Nie sposób też podzielić zarzutu apelującego, że sąd pierwszej instancji nie badał, czy nie zachodzą okoliczności wyłączające winę oskarżonego. Sąd Rejonowy po prostu nie stwierdził, by zachodziły jakiekolwiek przesłanki wskazujące na takie okoliczności. Wymaga podkreślenia, że i apelujący na takie nie wskazuje, gdyż poprzestaje wyłącznie na sugestiach i nie mających oparcia w faktach spekulacjach, które z tej racji nie wymagają żadnej weryfikacji. O słuszności takiego stanowiska świadczy także brak jakiejkolwiek aktywności dowodowej oskarżonego jak i jego obrońcy, zarówno w toku postępowania przed sądem pierwszej instancji, jak i sądem odwoławczym.

Sąd Rejonowy dokonał trafnej subsumcji poczynionych ustaleń faktycznych pod przepisy prawa materialnego. Wartość skradzionego mienia została ustalona szacunkowo, w oparciu o analizę nagrania z monitoringu, bo był to jedynie możliwy sposób oszacowania szkody.

Kara wymierzona oskarżonemu jawi się jako adekwatna do stopnia jego winy i stopnia społecznej szkodliwości przypisanego mu przestępstwa. Nie ulega wątpliwości, że sąd pierwszej instancji podkreślając wagę czynu i jego naganność miał na uwadze nie tyle wartość skradzionego przez oskarżonego mienia, ale całość jego zachowania po dokonaniu tej kradzieży, które przełożyło się na stosowną kwalifikację prawną czynu.

Odnosząc się do wniosków apelacji Sąd Okręgowy czyni jeszcze następujące uwagi. Oskarżonemu zarzucono i przypisano jeden czyn, tyle, że naruszający dwa przepisy ustawy.
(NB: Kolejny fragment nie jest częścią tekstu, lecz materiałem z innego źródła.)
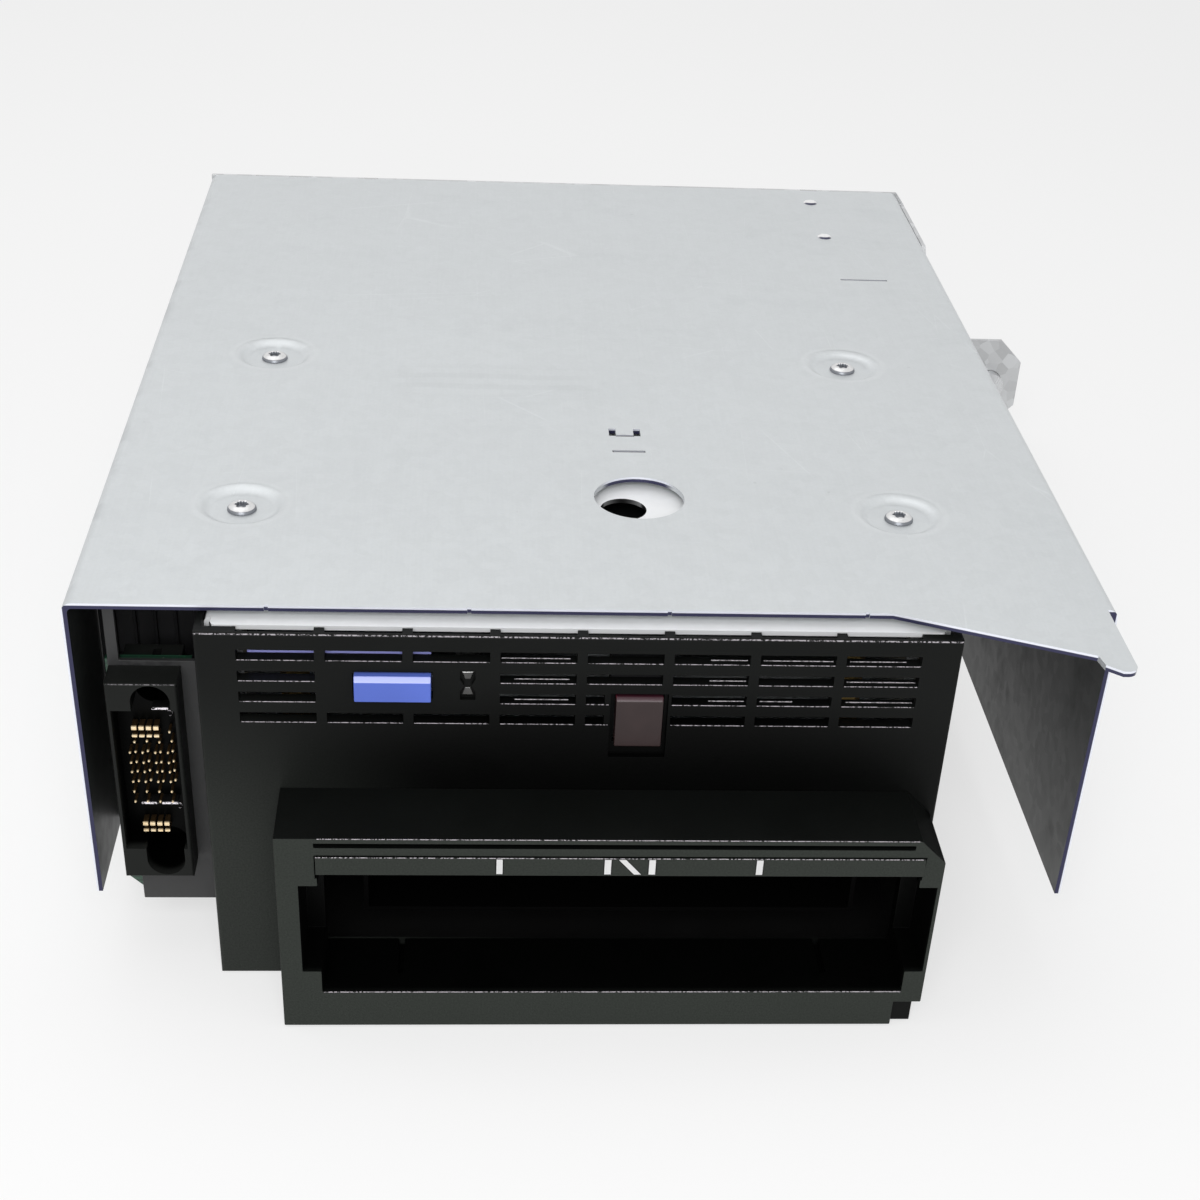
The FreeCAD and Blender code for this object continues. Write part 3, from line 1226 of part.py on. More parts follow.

W tej sytuacji, nawet przy podzieleniu argumentacji skarżącego, możliwą byłaby wyłącznie zmiana opisu czynu polegająca na eliminacji z tego opisu zachowania noszącego znamiona kradzieży i przypisaniu oskarżonemu czynu kwalifikowanego wyłącznie z art. 157 § 2 kk, nie zaś jego uniewinnienie w zakresie czynu z art. 281 kk, gdyż nie jest możliwym uniewinnienie od fragmentu czynu zarzuconego. Ponadto, w sytuacji powołania - przez oskarżyciela publicznego wnoszącego akt oskarżenia - w kwalifikacji prawnej czynu także przepisu dotyczącego przestępstwa ściganego z oskarżenia prywatnego / art. 157 § 2 kk/ nie budzi wątpliwości, że oskarżyciel ten wyraził nie tylko wolę realizacji uprawnienia wynikającego z art. 60 § 1 kpk /objęcie ściganiem z urzędu/, ale także dokonał wszczęcia postępowania w trybie tego przepisu, co wyklucza dopuszczalność przyjęcia, że w sprawie zachodzi brak skargi uprawnionego oskarżyciela.

Nieuwzględnienie zarzutów i wniosków apelacji skutkowało utrzymaniem w mocy zaskarżonego wyroku i obciążeniem oskarżonego kosztami procesu za postępowanie odwoławcze. Oskarżony ma bowiem stałe źródło dochodu, co umożliwia mu poniesienie tych kosztów.